Moving forward, the mayor is planning to make a push to pull together downtown stakeholders to try and find ways to revitalize the downtown core.
“If there’s a way to get to ‘yes,’ our department heads are completely committed to getting there,” said Mayor Denis Law, who this past month began gathering department heads and contacting stakeholders downtown with plans to pull everyone together in the next few months to discuss what can be done to inject some fresh energy into downtown.
Law said the downtown has been a priority of his for “many, many years” and said like the rest of the community, he too would like to see downtown returned to some of its former glory.
Law said things had begun to break downtown’s way in the middle part of the last decade, with the city’s purchase of the Piazza and the construction of the transit center and the multifamily housing surrounding it, but that all changed when the recession hit in 2008.
“Then it got stalled,” he said.
But with the economy beginning to perk again, Law said he has confidence that downtown is ready to see investment, though he admits it may never be the downtown residents remember from its heyday.
“No, it can’t be like it used to be,” he said, noting that large retailers like JCPenney, once a staple downtown, will not be coming back. “The major retailers are going to the super center sites.

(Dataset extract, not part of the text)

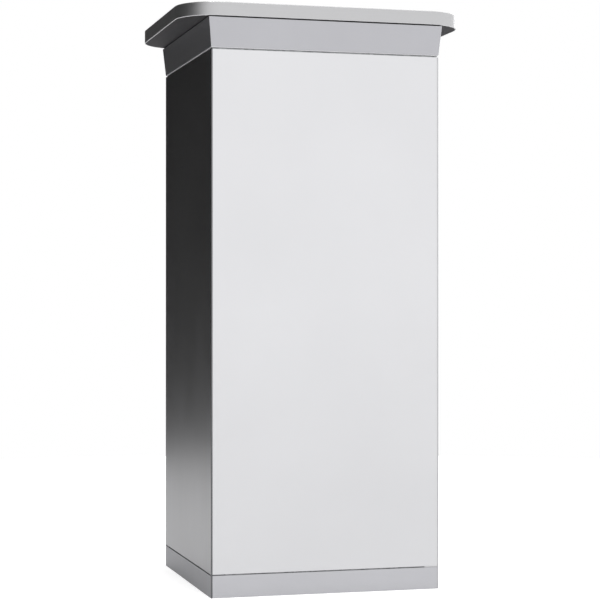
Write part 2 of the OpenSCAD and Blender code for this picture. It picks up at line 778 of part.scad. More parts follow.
module lower_rod() {
    color("silver") {
        box([lower_rod_x, rod_y, md_z0],
            [lower_rod_x + rod_w, rod_y + rod_d, lock_z + rack_half + rod_travel]);
        translate([lock_x + pinion_r, rod_y + rod_d, lock_z]) rotate([90, 0, 0])
            linear_extrude(height = rod_d)
                mirror([1, 0]) rack_teeth(-rack_half, rack_half + rod_travel);
    }
}

// Bridges on the back of the front sheet that the rods slide in.
module rod_guides() {
    side = 2.2;
    h = 8;
    color("gray") for (g = concat(
        [[upper_rod_x, md_z1 - end_rail / 2 - h]],
        [for (k = [0:2:len(SHELF_Z) - 1]) [lower_rod_x, SHELF_Z[k]]],
        [[lower_rod_x, parcel_bottom - end_rail / 2]])) difference() {
        box([g[0] - side, face + master_t, g[1] - h / 2],
            [g[0] + rod_w + side, rod_y + rod_d + side, g[1] + h / 2]);
        rod_path(g[0], g[1] - h, g[1] + h);
    }
}

// Gearbox channel on the back of the front sheet, and the lock's housing in front of it.
module lock_case() {
    x0 = upper_rod_x - 1 - case_t;
    x1 = lower_rod_x + rod_w + 1 + case_t;
    color("gray") {
        difference() {
            box([x0, face + master_t, lock_z - case_half_z], [x1, case_back, lock_z + case_half_z]);
            box([x0 + case_t, face + master_t - OVER, lock_z - case_half_z - OVER],
                [x1 - case_t, case_back - case_t, lock_z + case_half_z + OVER]);
            along_y(lock_x, case_back - case_t - OVER, case_back + OVER, lock_z, tail / 2);
        }
        difference() {
            union() {
                along_y(lock_x, face - head_t, face - EPS, lock_z, master_housing_r + 3);
                along_y(lock_x, face - 2 * EPS, rod_y - 1, lock_z, master_housing_r - RUN);
            }
            along_y(lock_x, face - head_t - OVER, rod_y, lock_z, master_plug_r);
        }
    }
}

// A key plug along Y from y0 to y1 with a square tail to tail_y, seen from the front as a disc
// with a keyway.
module key_plug(x, z, r, y0, y1, tail_y) {
    difference() {
        along_y(x, y0, y1, z, r);
        box([x - 0.7, y0 - OVER, z - r * 0.62], [x + 0.7, y0 + 3, z + r * 0.62]);
    }
    box([x - tail / 2, y1 - EPS, z - tail / 2], [x + tail / 2, tail_y, z + tail / 2]);
}

module master_plug() {
    tail_y = rod_y + rod_d + 0.5;
    color("goldenrod") {
        key_plug(lock_x, lock_z, master_plug_r - RUN, face - head_t - 0.5, rod_y - 0.6, tail_y);
        along_y(lock_x, tail_y - EPS, case_back, lock_z, tail / 2 - RUN);
    }
}

// ---------------------------------------------------------------- tenant and parcel doors

function lock_at(o) = [o[0] + o[2] - lock_inset, o[1] + o[3] / 2];

// One door in opening o: the leaf, and the lock's housing with its nut, which stay separate.
module door(o) {
    p = [o[0] + pivot_in, o[1]];
    x1 = o[0] + o[2] - leaf_gap;
    z0 = o[1] + leaf_gap;
    z1 = o[1] + o[3] - leaf_gap;
    lug_clear = lug_h + 0.6;
    lk = lock_at(o);
    mid = [o[0] + o[2] / 2, o[1] + o[3] / 2];
    nr = number_recess;
    color("gainsboro") difference() {
        union() {
            box([p[0], face, z0], [x1, face + leaf_t, z1]);
            for (z = [z0, z1 - leaf_t])
                box([p[0] + barrel_r + 2, face, z], [x1, face + leaf_fold, z + leaf_t]);
            translate([p[0], face, o[1] + lug_clear]) cylinder(r = barrel_r, h = o[3] - 2 * lug_clear);
        }
        // room for the frame's lugs, the pin and the lock
        for (z = [o[1] - OVER, o[1] + o[3] - lug_clear])
            box([p[0] - OVER, face - OVER, z],
                [p[0] + barrel_r + 0.6, face + leaf_t + OVER, z + lug_clear + OVER]);
        translate([p[0], face, o[1] - OVER]) cylinder(r = pin_r, h = o[3] + 2 * OVER);
        along_y(lk[0], face - OVER, face + leaf_t + OVER, lk[1], lock_r + APART);
        box([mid[0] - nr[0] / 2, face - OVER, mid[1] - nr[1] / 2],
            [mid[0] + nr[0] / 2, face + nr[2], mid[1] + nr[1] / 2]);
    }
    color("silver") {
        difference() {
            union() {
                along_y(lk[0], face - head_t, face - APART, lk[1], head_r);
                along_y(lk[0], face - head_t, housing_back, lk[1], lock_r);
            }
            along_y(lk[0], face - head_t - OVER, housing_back + OVER, lk[1], plug_r);
        }
        difference() {
            along_y(lk[0], face + leaf_t + APART, face + leaf_t + 4, lk[1], head_r + 1.5, $fn = 6);
            along_y(lk[0], face, face + leaf_t + 4 + OVER, lk[1], lock_r + APART);
        }
    }
}

// The plug, the cam that hangs straight down when unlocked, and the cam's nut.
module cam_lock(o) {
    lk = lock_at(o);
    cam_y1 = cam_y + cam_t;
    color("silver") {
        key_plug(lk[0], lk[1], plug_r - RUN, face - head_t - 0.4, housing_back + 0.4, cam_y1 + nut_t + 0.4);
        difference() {
            union() {
                along_y(lk[0], cam_y, cam_y1, lk[1], cam_w / 2 + 2);
                box([lk[0] - cam_w / 2, cam_y, lk[1] - cam_len], [lk[0] + cam_w / 2, cam_y1, lk[1]]);
            }
            box([lk[0] - tail / 2 - APART, cam_y - OVER, lk[1] - tail / 2 - APART],
                [lk[0] + tail / 2 + APART, cam_y1 + OVER, lk[1] + tail / 2 + APART]);
        }
        difference() {
            along_y(lk[0], cam_y1 + APART, cam_y1 + nut_t, lk[1], 6);
            box([lk[0] - tail / 2 - APART, cam_y, lk[1] - tail / 2 - APART],
                [lk[0] + tail / 2 + APART, cam_y1 + nut_t + OVER, lk[1] + tail / 2 + APART]);
        }
    }
}

// ---------------------------------------------------------------- the nodes

base_pan();
plinth_front();
plinth_rear();
plinth_left();
plinth_right();
post_front_left();
post_front_right();
post_rear_left();
post_rear_right();
front_frame();
rear_panel();
left_panel();
right_panel();
top_frame();
crown_fascia();
cap_soffit();
cap_stiffeners();
cap_shell();
cap_bolts();
compartment_liner();
compartment_shelves();
column_dividers();
floor_panel();
panel_studs();
cabinet_hinge_leaf();
master_hinge_pin();
rod_keepers();
master_frame();
door_gasket();
door_hinge_leaf();
leaf_hinge_pins();
lock_case();
rod_guides();
master_plug();
latch_pinion();
upper_rod();
lower_rod();
slot_visor();
flap_pin();
letter_flap();
for (k = [0:7]) {
    door(TENANTS[k]);
    cam_lock(TENANTS[k]);
}
for (k = [0:1]) {
    door(PARCELS[k]);
    cam_lock(PARCELS[k]);
}
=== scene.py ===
"""Looks of a free-standing cluster mailbox unit: a satin metal column on a plinth, with a flared
crown, a round-cornered cap and, at the front, a master door that holds ten smaller doors."""

import math

import bmesh
import bpy
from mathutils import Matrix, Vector


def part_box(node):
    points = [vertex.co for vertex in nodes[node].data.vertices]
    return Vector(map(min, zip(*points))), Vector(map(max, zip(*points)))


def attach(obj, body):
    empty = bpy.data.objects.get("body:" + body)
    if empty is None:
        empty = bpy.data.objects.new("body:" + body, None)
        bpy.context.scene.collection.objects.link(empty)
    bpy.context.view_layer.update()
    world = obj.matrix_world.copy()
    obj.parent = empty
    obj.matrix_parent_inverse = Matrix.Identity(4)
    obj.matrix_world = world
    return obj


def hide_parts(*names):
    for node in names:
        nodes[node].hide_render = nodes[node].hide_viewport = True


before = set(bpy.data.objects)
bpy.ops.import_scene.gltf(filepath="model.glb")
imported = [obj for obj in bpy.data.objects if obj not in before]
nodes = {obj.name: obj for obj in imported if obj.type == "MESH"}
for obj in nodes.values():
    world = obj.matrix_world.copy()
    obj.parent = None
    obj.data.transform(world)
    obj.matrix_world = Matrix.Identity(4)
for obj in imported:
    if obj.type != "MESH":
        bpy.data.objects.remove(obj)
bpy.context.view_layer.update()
scene = bpy.context.scene

# Lengths are in mm up to the point where they become vertices. The half sizes are the column's,
# between the outer faces of opposite panels.
MM = 0.001
HALF_WIDTH = 300.0
HALF_DEPTH = 305.0

# ---- Camera
# A long lens held level at half the column's height, turned fifteen degrees off the column's
# left side, so that the rear shows as a narrow strip beside it. Its place is counted from the
# rear left corner, in depths of the column.
SENSOR_WIDTH = 36
LENS = 107.4
CLIP_END = 200
TURNED = math.radians(15.29)
TIPPED_UP = math.radians(0.15)
CAMERA_ACROSS = 0.369
CAMERA_BACK = 7.432
CAMERA_HEIGHT = 1.220
near_corner = Vector((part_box("left_panel")[0].x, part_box("rear_panel")[1].y, 0))
column_depth = 2 * HALF_DEPTH * MM
ahead = Vector((math.cos(TURNED), -math.sin(TURNED), 0))
across = Vector((-math.sin(TURNED), -math.cos(TURNED), 0))
camera_data = bpy.data.cameras.new("camera")
camera_data.sensor_width = SENSOR_WIDTH
camera_data.lens = LENS
camera_data.clip_end = CLIP_END
camera = bpy.data.objects.new("camera", camera_data)
scene.collection.objects.link(camera)
camera.location = (near_corner + across * CAMERA_ACROSS * column_depth
                   - ahead * CAMERA_BACK * column_depth)
camera.location.z = CAMERA_HEIGHT * column_depth
aim = ahead * math.cos(TIPPED_UP) + Vector((0, 0, math.sin(TIPPED_UP)))
camera.rotation_euler = aim.to_track_quat("-Z", "Y").to_euler()
scene.camera = camera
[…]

That’s just the way it is.”
But, he said, that doesn’t necessarily mean a downtown with empty storefronts. Law said he envisions a pedestrian-friendly downtown with restaurants and small local shops, such as the new arcade.
“I think what we want to create is a downtown with a strong base of service and retail business to serve our local community,” he said.
But there are several challenges ahead, like those at the arcade.
Perhaps the biggest of those challenges are the buildings themselves. Many are old and the owners, according to Law, are not necessarily interested in sinking a lot of money into them to bring them up to modern fire and building codes. Some, he said, are not even suited for the “major investment” it would take to make them compliant.
“We would never allow these today,” Law said of the old buildings.
“This isn’t a new issue,” agreed Chamber of Commerce President Lynn Wallace.
Wallace and Law both noted that the current buildings are profitable for their owners, many of whom no longer live in the city.
“They’re making good money on it, so why put the dollars into it?” Wallace said.
Along with the old buildings, Wallace and Law both said the downtown also faces something of a perception problem. Despite statistics to the contrary, both said there are many people who believe the downtown has a higher crime rate, or is not safe.
“I think the downtown has gone beyond that, but there’s still that perception,” Wallace said, adding that since joining the chamber this year, whose building is located downtown, she has never had any problems with crime, no matter what time she leaves the office.
Law said he was considering a walking beat for police downtown, to make them more visible and present to try and change that, but also said one of the ways to help combat that perception was to try and bring more multifamily housing. More residents, he said, would help create a “critical mass” for new retail, as well as provide a safety-in-numbers feel.
“Having a living, vibrant, working downtown can make all the difference,” agreed Wallace. “And it spurs development.”
Law cited the housing at The Landing as being part of its success, though he said the downtown would be its own vibrant district.
“We’re not trying to compete with The Landing. We’re not trying to duplicate The Landing,” Law said. “It doesn’t have to be either-or.”
Law said the group he was putting together this fall would look at both short-term and long-term ways to address the issues downtown.
In the short term he suggested the possibility of more outdoor seating for the restaurants downtown and more inviting streetscapes, all with the idea of bringing more people to the area, including investors.
Law suggested the possibility of a demonstration project that would change Wells Avenue from a two-lane road to one-lane with angle-in parking. This would allow the city to possibly widen sidewalks and allow restaurants outdoor seating.
Wallace said the idea has been floated before, but there has never been any serious discussion, though she called the possibility a “great thing.”
Law also said the city will continue to support events designed to bring people downtown, but both Wallace and Law said there is only so much the city can do.
“The more activities we can promote in downtown, the more synergy we can develop,” he said.
Both said there needs to be a discussion of a business improvement district downtown, where the businesses and property owners tax themselves and use the money to invest in the downtown.
“We very much can partner, but we can’t do the whole thing ourselves,” Law said.
Wallace said a BID or Business Improvement District is one of the options that business and property owners need to hear this fall, but it will, of course, be up to them.
“They’ve got to buy into it,” she said.
“Taxpayers shouldn’t have to pay so retailers can be successful,” Law agreed.
Wallace said the possibilities downtown are great and there is already much to do. Despite some high-profile businesses closing, such as Renton Western Wear, Wallace said the downtown occupancy rate is still pretty good and there are many great, local businesses and restaurants.
“If you look at what we have, we’ve got a lot of occupancy downtown,” she said.
Law said he plans the first meeting of his stakeholder group for November and both he and Wallace said they hope to build on partnerships already in place.
“There are some opportunities out there to get our Renton downtown developers in front of the folks that make those investments,” Wallace said.
“I want to keep the momentum up,” Law said. “I look at it as a great opportunity.”